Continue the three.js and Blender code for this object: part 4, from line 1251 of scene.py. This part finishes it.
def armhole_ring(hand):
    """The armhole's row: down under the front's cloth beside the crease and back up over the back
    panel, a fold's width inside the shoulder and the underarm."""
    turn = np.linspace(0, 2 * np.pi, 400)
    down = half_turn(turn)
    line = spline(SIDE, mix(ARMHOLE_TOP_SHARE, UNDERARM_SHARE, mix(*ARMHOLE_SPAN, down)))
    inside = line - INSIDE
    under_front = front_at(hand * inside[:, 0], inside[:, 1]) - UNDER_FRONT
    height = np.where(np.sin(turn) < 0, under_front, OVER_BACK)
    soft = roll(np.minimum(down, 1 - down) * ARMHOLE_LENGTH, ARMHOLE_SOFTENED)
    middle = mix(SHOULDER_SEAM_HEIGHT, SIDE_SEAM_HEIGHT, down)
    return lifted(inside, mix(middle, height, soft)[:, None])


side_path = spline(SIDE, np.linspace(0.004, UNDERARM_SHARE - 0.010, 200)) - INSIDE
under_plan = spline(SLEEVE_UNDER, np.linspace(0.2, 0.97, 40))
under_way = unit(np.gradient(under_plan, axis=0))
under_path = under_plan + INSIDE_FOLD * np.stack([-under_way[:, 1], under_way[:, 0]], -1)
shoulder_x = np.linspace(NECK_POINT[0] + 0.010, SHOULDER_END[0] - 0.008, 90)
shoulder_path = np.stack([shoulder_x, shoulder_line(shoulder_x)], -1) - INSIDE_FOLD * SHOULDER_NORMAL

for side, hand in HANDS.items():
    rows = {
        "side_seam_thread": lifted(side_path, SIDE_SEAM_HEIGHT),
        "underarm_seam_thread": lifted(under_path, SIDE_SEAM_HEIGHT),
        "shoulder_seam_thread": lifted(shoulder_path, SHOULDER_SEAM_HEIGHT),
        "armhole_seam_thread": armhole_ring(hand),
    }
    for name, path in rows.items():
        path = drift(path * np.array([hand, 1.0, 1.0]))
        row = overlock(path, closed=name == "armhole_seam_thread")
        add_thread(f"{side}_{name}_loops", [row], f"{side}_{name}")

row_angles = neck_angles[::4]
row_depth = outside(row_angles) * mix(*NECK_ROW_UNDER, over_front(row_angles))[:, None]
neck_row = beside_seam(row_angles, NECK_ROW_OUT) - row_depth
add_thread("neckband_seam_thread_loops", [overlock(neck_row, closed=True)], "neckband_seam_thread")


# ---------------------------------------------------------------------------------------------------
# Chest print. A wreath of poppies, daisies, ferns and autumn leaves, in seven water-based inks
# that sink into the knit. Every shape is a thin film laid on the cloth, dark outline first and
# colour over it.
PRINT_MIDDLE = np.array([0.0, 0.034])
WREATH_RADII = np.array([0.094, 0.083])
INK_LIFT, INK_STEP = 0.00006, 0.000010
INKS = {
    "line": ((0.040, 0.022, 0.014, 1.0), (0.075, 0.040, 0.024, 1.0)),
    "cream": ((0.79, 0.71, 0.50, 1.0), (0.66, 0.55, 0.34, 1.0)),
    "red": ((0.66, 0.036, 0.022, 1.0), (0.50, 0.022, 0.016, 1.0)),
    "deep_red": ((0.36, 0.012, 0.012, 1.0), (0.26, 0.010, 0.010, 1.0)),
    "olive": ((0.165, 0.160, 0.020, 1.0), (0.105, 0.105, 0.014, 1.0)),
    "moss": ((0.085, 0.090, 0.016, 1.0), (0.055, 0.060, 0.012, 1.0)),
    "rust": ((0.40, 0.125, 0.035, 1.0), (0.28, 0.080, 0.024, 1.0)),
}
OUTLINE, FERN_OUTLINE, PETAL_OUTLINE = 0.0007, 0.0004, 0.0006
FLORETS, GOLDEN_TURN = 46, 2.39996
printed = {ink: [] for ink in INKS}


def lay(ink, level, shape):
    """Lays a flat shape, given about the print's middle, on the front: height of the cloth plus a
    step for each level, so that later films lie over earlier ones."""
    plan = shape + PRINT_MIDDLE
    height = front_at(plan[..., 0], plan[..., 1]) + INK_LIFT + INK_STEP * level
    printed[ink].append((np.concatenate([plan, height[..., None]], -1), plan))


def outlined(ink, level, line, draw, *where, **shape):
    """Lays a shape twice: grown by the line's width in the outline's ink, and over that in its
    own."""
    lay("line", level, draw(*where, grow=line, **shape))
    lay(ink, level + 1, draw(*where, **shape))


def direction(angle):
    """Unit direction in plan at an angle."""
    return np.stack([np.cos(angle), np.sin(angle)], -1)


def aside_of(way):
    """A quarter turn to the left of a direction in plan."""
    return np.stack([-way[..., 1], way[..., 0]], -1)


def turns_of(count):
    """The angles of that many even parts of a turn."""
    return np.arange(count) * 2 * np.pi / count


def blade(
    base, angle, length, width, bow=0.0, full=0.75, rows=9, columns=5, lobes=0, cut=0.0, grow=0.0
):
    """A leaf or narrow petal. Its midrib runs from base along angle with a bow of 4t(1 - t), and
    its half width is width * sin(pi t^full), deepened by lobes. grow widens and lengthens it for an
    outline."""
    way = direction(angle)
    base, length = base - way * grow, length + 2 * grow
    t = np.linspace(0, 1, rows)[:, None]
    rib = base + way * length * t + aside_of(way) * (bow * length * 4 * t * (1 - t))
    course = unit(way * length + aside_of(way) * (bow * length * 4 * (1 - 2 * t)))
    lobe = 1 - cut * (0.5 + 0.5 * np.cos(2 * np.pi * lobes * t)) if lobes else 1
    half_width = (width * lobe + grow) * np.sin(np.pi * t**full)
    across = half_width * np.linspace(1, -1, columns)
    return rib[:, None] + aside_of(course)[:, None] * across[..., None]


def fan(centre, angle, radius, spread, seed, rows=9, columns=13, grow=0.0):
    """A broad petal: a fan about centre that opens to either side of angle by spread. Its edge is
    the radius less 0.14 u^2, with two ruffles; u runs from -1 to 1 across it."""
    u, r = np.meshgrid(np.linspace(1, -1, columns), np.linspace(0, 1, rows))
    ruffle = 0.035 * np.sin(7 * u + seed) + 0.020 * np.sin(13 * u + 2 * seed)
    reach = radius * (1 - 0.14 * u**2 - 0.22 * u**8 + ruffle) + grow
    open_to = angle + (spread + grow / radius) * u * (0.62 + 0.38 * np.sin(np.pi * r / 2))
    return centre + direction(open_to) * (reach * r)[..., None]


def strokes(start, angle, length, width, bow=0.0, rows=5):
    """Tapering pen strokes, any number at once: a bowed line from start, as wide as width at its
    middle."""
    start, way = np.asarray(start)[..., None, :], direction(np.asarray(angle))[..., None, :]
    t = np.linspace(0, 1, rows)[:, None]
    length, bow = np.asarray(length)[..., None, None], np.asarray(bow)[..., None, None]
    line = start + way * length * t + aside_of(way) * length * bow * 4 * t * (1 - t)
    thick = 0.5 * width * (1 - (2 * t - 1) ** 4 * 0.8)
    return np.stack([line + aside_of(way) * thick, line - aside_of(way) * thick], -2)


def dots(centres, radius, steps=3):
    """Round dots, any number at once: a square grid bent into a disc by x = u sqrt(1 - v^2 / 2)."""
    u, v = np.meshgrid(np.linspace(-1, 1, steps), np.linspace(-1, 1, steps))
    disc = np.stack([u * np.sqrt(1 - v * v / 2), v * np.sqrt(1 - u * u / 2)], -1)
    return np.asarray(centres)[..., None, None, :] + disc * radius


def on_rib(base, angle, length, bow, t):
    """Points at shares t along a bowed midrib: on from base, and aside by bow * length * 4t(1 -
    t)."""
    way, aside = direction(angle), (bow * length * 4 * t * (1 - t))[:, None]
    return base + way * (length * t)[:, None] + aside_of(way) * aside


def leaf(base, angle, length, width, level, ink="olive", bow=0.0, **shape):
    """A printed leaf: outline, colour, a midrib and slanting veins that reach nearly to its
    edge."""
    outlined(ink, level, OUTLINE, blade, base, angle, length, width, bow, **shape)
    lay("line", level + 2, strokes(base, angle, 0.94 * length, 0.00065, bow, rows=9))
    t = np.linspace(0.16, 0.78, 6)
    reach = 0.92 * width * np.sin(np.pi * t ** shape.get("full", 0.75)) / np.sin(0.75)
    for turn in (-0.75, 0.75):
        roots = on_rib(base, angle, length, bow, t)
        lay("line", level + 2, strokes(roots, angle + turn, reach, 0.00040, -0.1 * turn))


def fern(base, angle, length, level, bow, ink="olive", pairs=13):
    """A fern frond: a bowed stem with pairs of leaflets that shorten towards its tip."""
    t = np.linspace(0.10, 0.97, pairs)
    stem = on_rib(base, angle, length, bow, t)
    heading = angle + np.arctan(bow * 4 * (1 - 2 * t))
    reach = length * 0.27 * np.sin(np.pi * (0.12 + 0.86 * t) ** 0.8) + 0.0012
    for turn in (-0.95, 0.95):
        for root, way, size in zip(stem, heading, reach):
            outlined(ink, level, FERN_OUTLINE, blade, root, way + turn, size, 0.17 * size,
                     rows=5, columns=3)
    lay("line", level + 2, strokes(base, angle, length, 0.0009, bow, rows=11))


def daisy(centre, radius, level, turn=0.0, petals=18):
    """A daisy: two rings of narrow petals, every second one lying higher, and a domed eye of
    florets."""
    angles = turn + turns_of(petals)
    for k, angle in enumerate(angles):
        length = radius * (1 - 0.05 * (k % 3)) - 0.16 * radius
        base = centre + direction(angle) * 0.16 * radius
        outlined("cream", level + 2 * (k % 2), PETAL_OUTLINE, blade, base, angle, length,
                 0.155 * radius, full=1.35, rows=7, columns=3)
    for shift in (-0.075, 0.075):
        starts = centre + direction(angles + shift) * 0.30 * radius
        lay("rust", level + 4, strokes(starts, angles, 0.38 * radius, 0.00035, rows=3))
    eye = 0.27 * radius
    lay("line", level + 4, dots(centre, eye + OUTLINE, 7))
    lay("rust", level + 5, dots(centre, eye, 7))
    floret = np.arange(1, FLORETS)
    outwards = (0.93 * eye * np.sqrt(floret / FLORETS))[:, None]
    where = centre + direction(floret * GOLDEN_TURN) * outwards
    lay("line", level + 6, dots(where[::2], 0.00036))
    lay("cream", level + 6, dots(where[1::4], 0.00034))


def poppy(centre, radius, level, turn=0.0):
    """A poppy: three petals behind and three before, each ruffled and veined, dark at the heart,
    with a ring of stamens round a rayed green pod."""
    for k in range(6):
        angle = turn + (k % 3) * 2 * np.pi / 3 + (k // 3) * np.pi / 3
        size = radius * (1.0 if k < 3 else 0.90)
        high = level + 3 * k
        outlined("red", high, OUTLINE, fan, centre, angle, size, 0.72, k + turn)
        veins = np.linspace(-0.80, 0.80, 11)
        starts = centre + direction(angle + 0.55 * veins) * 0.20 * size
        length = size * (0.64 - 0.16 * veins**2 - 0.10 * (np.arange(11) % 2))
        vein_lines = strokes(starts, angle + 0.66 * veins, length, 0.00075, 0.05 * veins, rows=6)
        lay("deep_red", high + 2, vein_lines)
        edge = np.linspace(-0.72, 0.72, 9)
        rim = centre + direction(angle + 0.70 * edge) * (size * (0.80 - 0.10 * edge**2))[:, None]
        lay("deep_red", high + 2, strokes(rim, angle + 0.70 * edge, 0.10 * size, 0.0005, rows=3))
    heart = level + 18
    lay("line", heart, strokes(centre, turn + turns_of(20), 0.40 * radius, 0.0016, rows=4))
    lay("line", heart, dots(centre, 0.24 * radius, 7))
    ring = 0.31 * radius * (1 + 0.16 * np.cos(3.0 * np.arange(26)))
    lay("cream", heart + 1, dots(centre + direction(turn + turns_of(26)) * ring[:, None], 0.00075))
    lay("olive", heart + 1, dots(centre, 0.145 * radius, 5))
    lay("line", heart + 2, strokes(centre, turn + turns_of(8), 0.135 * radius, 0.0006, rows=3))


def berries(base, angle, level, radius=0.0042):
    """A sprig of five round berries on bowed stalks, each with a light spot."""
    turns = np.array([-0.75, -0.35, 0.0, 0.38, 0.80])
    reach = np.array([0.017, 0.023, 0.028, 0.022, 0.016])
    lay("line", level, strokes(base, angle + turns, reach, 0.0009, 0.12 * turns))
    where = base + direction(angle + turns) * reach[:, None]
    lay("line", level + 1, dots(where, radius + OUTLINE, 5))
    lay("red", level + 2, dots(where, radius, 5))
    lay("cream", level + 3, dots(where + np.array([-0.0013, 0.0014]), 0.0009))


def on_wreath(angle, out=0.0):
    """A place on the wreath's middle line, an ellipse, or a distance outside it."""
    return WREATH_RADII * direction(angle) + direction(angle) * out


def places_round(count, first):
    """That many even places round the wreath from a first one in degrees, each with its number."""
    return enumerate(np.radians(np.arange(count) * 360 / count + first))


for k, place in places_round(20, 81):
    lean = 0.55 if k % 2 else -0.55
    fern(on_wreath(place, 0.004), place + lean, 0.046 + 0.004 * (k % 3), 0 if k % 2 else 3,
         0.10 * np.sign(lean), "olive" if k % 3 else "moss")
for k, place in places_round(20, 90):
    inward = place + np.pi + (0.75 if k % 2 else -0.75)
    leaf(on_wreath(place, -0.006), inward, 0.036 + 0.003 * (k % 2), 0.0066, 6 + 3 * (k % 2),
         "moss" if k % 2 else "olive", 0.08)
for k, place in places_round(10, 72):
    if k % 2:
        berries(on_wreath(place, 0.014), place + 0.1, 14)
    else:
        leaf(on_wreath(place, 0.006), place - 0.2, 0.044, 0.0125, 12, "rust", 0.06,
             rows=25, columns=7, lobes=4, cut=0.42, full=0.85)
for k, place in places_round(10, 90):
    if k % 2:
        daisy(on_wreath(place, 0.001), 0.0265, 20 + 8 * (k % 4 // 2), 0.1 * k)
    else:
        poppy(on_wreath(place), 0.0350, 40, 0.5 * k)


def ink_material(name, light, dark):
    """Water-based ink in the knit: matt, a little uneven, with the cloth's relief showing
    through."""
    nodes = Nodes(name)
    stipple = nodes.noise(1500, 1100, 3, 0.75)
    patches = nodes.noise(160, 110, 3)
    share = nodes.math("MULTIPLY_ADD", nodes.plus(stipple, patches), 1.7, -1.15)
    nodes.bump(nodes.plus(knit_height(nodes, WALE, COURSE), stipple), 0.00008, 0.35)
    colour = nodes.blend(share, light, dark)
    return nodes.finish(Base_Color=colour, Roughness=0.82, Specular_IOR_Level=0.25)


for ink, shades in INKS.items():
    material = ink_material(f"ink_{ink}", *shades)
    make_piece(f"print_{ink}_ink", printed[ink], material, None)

================================

WHAT IS NEEDED
Exactly repeat the lines above, from the opening line through the one with "return lifted(inside, mix(middle, height, soft)[:, None])", and include nothing else.

EXERCISE ANSWER
Continue the three.js and Blender code for this object: part 4, from line 1251 of scene.py. This part finishes it.
def armhole_ring(hand):
    """The armhole's row: down under the front's cloth beside the crease and back up over the back
    panel, a fold's width inside the shoulder and the underarm."""
    turn = np.linspace(0, 2 * np.pi, 400)
    down = half_turn(turn)
    line = spline(SIDE, mix(ARMHOLE_TOP_SHARE, UNDERARM_SHARE, mix(*ARMHOLE_SPAN, down)))
    inside = line - INSIDE
    under_front = front_at(hand * inside[:, 0], inside[:, 1]) - UNDER_FRONT
    height = np.where(np.sin(turn) < 0, under_front, OVER_BACK)
    soft = roll(np.minimum(down, 1 - down) * ARMHOLE_LENGTH, ARMHOLE_SOFTENED)
    middle = mix(SHOULDER_SEAM_HEIGHT, SIDE_SEAM_HEIGHT, down)
    return lifted(inside, mix(middle, height, soft)[:, None])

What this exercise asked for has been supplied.